O que aqui oferecemos acerca do Símbolo da Fé não é senão um resumido desenvolvimento histórico-teológico-fundamental da fé cristã até a formulação do Símbolo que foi adotado oficialmente para toda a Igreja cristã: o Símbolo Niceno-Constantinopolitano.

1 Do Evangelho às primeiras fórmulas de confissão de fé

O núcleo da pregação de Jesus está resumido na fórmula: “Cumpriu-se o tempo, o Reino de Deus está próximo; convertei-vos e crede no Evangelho” (Mc 1,15). Crer no Evangelho é abrir-se para acolher confiantemente o Reino ou Reinado de Deus, cuja proximidade se anunciava e já se fazia sentir e experimentar nos gestos e palavras do próprio Jesus. No núcleo do anúncio pós-pascal dos apóstolos (kerigma) e seus sucessores encontra-se Jesus Cristo e sua obra: “E cada dia, no Templo e pelas casas, não cessavam de ensinar e de anunciar a Boa Nova do Cristo Jesus” (At 5,42). A Boa Nova do Cristo é a manifestação, nele, do Reinado de Deus (Mc 1,1s). A Palavra que eles “evangelizavam” (At 8,4.25.40; 14,7.15.21; 16,10), ou o “evangelho” (At 15,7; 20,24), concretiza-se na pessoa de Jesus (At 8,35), ressuscitado por Deus (At 13,32s; 17,18; cf.2,23; 9,20) e feito Filho de Deus com poder (cf. Rm 1,1s), Cristo (At 5,42; 8,12; c.f.9,22) e Senhor (At 10,36;11,20;15,35; cf. 2,36s). O Senhor Jesus Cristo feito Filho de Deus jamais é anunciado separado de Deus, o Pai, a quem o Reino é atribuído. “A todos que o receberam [o Verbo de Deus, do Pai], deu-lhes o poder de se tornarem filhos de Deus: aos que creem em seu nome” (Jo 1,12).

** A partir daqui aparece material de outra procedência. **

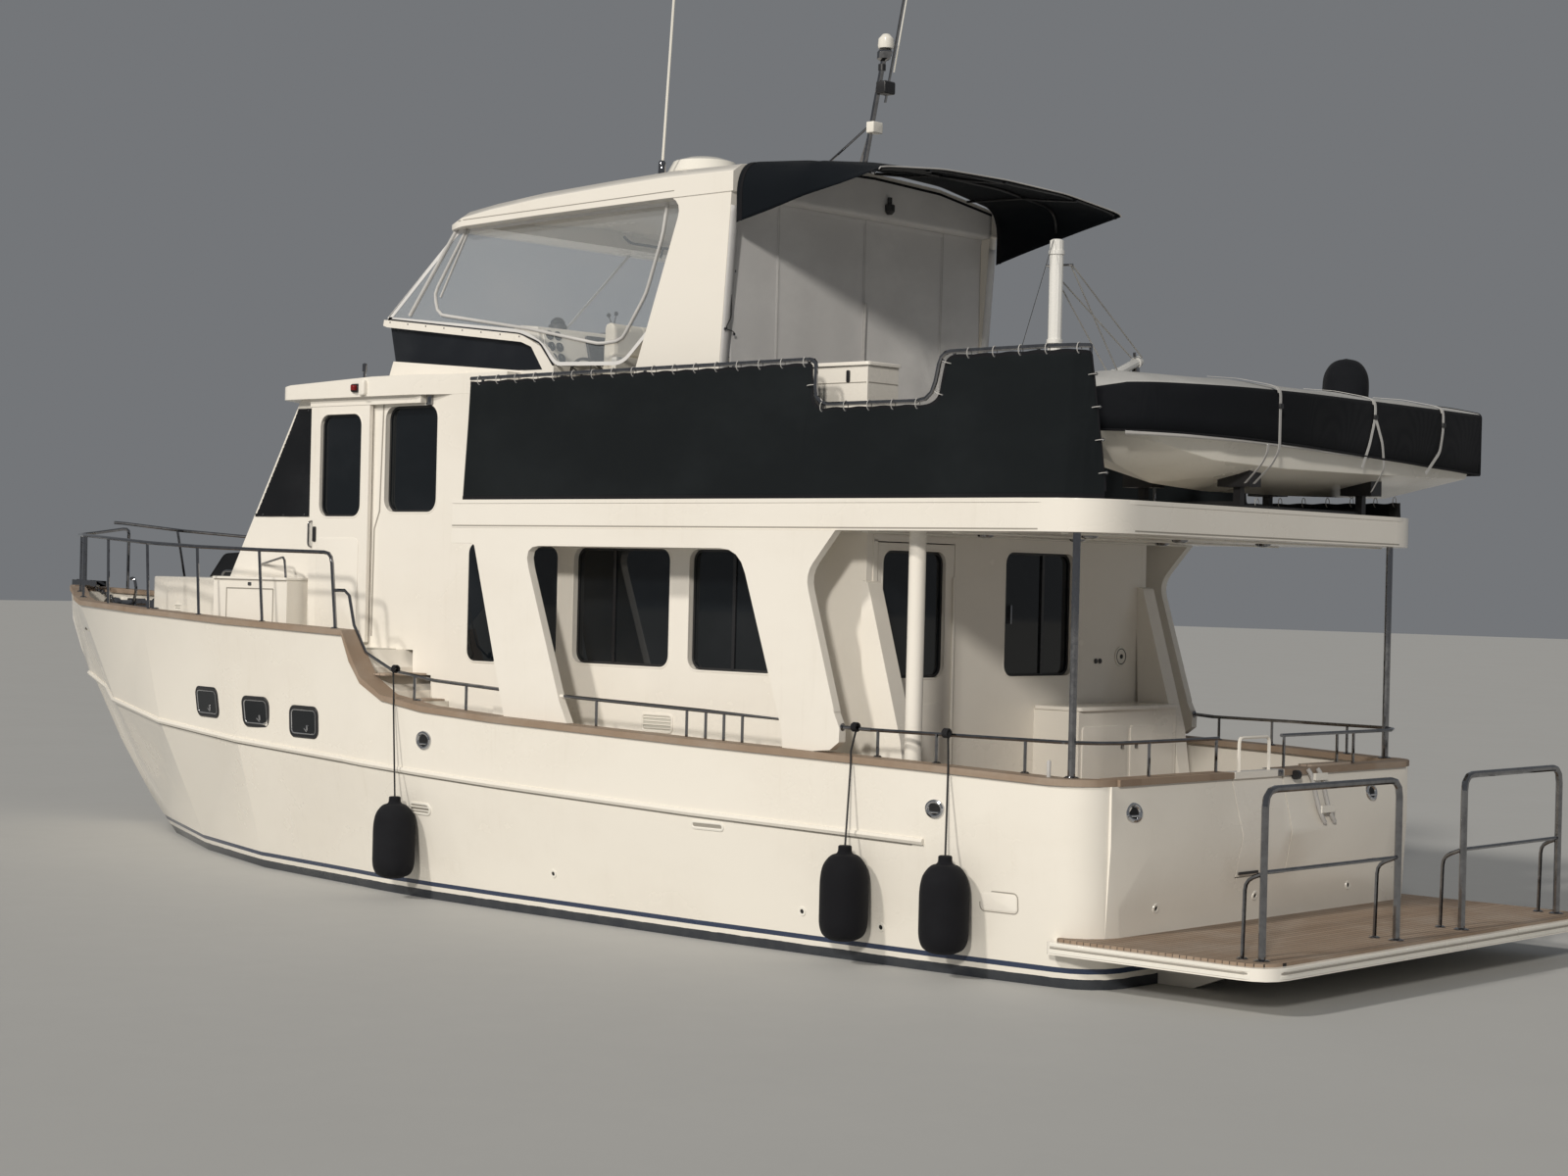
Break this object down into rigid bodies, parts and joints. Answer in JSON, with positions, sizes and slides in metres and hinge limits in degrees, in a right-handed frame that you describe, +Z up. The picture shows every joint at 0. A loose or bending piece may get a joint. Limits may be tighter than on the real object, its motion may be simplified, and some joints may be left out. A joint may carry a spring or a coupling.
{
  "type": "motor yacht",
  "caption": "Raised-pilothouse motor yacht with covered cockpit, flybridge hardtop, davit, stowed tender and swim platform.",
  "frame": {"origin": "on the waterline and the centreline, 7.3 m forward of the transom", "axes": "+X forward, +Y to port, +Z up"},
  "size_m": [16.03, 5.0864, 9.4605],
  "materials": {
    "gelcoat": "cream-white gelcoat",
    "antifoul": "matt antifouling",
    "teak": "weathered teak",
    "steel": "polished stainless",
    "dark_glass": "tinted",
    "clear_film": "clear vinyl",
    "black_canvas": "woven acrylic",
    "grey_cloth": "woven acrylic",
    "rubber": "inflated vinyl",
    "bronze": "cast bronze",
    "cushion": "vinyl",
    "engine_paint": "satin",
    "white_alloy": "white powder coat"
  },
  "bodies": {
    "yacht": {"hull": "gelcoat", "cap_rail": "teak", "engine": "engine_paint", "saloon_sole": "teak", "swim_platform": "gelcoat", "platform_teak": "teak", "swim_rail_port": "steel", "swim_rail_starboard": "steel", "saloon_house": "gelcoat", "saloon_glass_port": "dark_glass", "saloon_glass_starboard": "dark_glass", "bulkhead_window": "dark_glass", "side_panel_port": "gelcoat", "side_panel_starboard": "gelcoat", "boat_deck": "gelcoat", "pilothouse": "gelcoat", "pilothouse_glass_port": "dark_glass", "pilothouse_glass_starboard": "dark_glass", "windscreen_cover": "black_canvas", "pilothouse_roof": "gelcoat", "flybridge_glass": "dark_glass", "flybridge_coaming": "gelcoat", "helm_console": "gelcoat", "helm_seat_base": "gelcoat", "helm_seat_cushion": "cushion", "hardtop": "gelcoat", "clear_enclosure": "clear_film", "awning": "black_canvas", "aft_curtain": "grey_cloth", "side_skirt_port": "black_canvas", "side_skirt_starboard": "black_canvas", "deck_rail_port": "steel", "deck_rail_starboard": "steel", "tender_hull": "gelcoat", "tender_cover": "black_canvas", "tender_chocks": "rubber", "trunk_cabin": "gelcoat", "windlass": "steel", "bow_rail_port": "steel", "bow_rail_starboard": "steel", "cockpit_rail_port": "steel", "cockpit_rail_starboard": "steel", "fender_fore": "rubber", "fender_middle": "rubber", "fender_aft": "rubber", "radar_dome": "gelcoat", "light_mast": "steel"},
    "gate": {"transom_gate": "gelcoat"},
    "rudder": {"rudder": "antifoul"},
    "propeller": {"propeller": "bronze"},
    "saloon_door": {"saloon_door": "gelcoat", "saloon_door_glass": "dark_glass"},
    "side_door_port": {"side_door_port": "gelcoat", "side_door_glass_port": "dark_glass"},
    "side_door_starboard": {"side_door_starboard": "gelcoat", "side_door_glass_starboard": "dark_glass"},
    "fore_hatch": {"fore_hatch": "dark_glass"},
    "davit": {"davit_mast": "white_alloy"},
    "boom": {"davit_boom": "white_alloy"}
  },
  "joints": [
    {"name": "gate_hinge", "type": "hinge", "parent": "yacht", "child": "gate", "pos_m": [-7.225, 0.465, 1.06], "axis": [0, 0, 1], "range_deg": [0, 95]},
    {"name": "rudder_turn", "type": "hinge", "parent": "yacht", "child": "rudder", "pos_m": [-6.05, 0, -0.85], "axis": [0, 0, 1], "range_deg": [-35, 35]},
    {"name": "propeller_spin", "type": "hinge", "parent": "yacht", "child": "propeller", "pos_m": [-5.3, 0, -0.87], "axis": [1, 0, 0], "continuous": true},
    {"name": "saloon_door_hinge", "type": "hinge", "parent": "yacht", "child": "saloon_door", "pos_m": [-5.042, 0.74, 1.9], "axis": [0, 0, 1], "range_deg": [0, 95]},
    {"name": "side_door_port_slide", "type": "slide", "parent": "yacht", "child": "side_door_port", "axis": [-1, 0, 0], "range_m": [0, 0.64]},
    {"name": "side_door_starboard_slide", "type": "slide", "parent": "yacht", "child": "side_door_starboard", "axis": [-1, 0, 0], "range_m": [0, 0.64]},
    {"name": "fore_hatch_lift", "type": "hinge", "parent": "yacht", "child": "fore_hatch", "pos_m": [2.636, 0, 2.542], "axis": [0, -1, 0], "range_deg": [0, 85]},
    {"name": "davit_slew", "type": "hinge", "parent": "yacht", "child": "davit", "pos_m": [-5.35, 0, 3.4], "axis": [0, 0, 1], "range_deg": [-170, 170]},
    {"name": "boom_luff", "type": "hinge", "parent": "davit", "child": "boom", "pos_m": [-5.3241, -0.1069, 3.95], "axis": [-0.972, -0.2351, 0], "range_deg": [0, 35]}
  ]
}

A fé é um assentimento pessoal a Deus mediante a acolhida de sua Palavra, seu Filho, Jesus Cristo. A fé é, portanto, resposta humana ao amor de Deus, o Pai, manifestado em Jesus Cristo, seu Filho. “Deus amou tanto o mundo que enviou seu Filho ao mundo, a fim de que todo aquele que nele crer não pereça, mas tenha a vida eterna” (Jo 3,16). O Pai é o Senhor da vida e da morte, é aquele que ressuscitou Jesus, o Filho feito homem, dentre os mortos (At 2,32; 5,13; 10,40; 13,30.32.37; 1Cor 6,14; 15,15; 2Cor 4,14; Cl 2,12; Gl 1,1; 1Pd 1,21). E assim, ao modo de Jesus Cristo, é ao Pai que se dirige inicialmente o ato da fé dos cristãos.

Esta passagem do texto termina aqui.